I always liked actor Cliff Robertson who plays Bureau Chief J. Higgins. Something about his voice, his demeanor I've always found soothing. He usually played good guys in films like the title character in CHARLY (1968) or a young John F. Kennedy in PT 109 (1963). Robertson even testified against a corrupt studio executive in the 1970's that nearly got him blacklisted from the industry. But in THREE DAYS OF THE CONDOR, you're never quite sure which side Higgins is on which makes his character unsettling and compelling. Pollack plays off Robertson's good guy image.


And once again, John Houseman parlays his popularity in the 1970's. Whether he was guest starring as a mad scientist in the TV show THE SIX MILLION DOLLAR MAN or appearing in those Smith Barney commercials, the elder Houseman had a resurgence as an actor after a long stint as a producer and writer earlier in his career (JANE EYRE). Like his role in ROLLERBALL (1975), Houseman's Mr. Wabash is an executive type only this time he's at the top of the CIA, trying to manage a potential crisis. Like Higgins, the audience is never quite sure whose strings Wabash is pulling, adding to CONDOR'S suspense and paranoia. Houseman brings instant class to the role.

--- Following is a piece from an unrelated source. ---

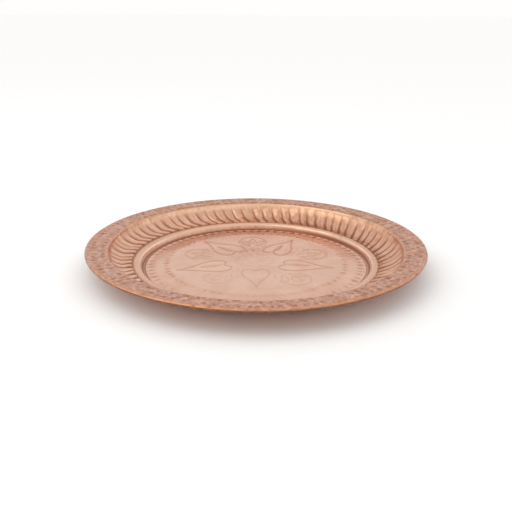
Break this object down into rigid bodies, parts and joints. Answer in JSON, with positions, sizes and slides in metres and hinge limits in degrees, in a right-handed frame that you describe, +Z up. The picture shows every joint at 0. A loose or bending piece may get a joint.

For those people nostalgic for the 1970's, THREE DAYS OF THE CONDOR is a time capsule to the wardrobe and hair of the 70's. Big lapels and glasses, sweater vests, ascots and scarves, thick sideburns and hair. All the bad guys even wear fedoras. But THREE DAYS OF THE CONDOR ultimately reminds us of the beginning of the political conspiracy film, a paranoia of black helicopters and black sedans, men in suits with black sunglasses, seemingly on the U.S.'s side, all born from a real life National embarrassment known as Watergate. Luckily, our government has learned from these mistakes, right? Well, since Watergate, we've had Iran-Contra, Weapons of Mass Destruction, and leaks from the NSA (National Security Agency). All lies and deception and misdirection from the truth. Fact will continue to support fiction as long as these misdeeds continue.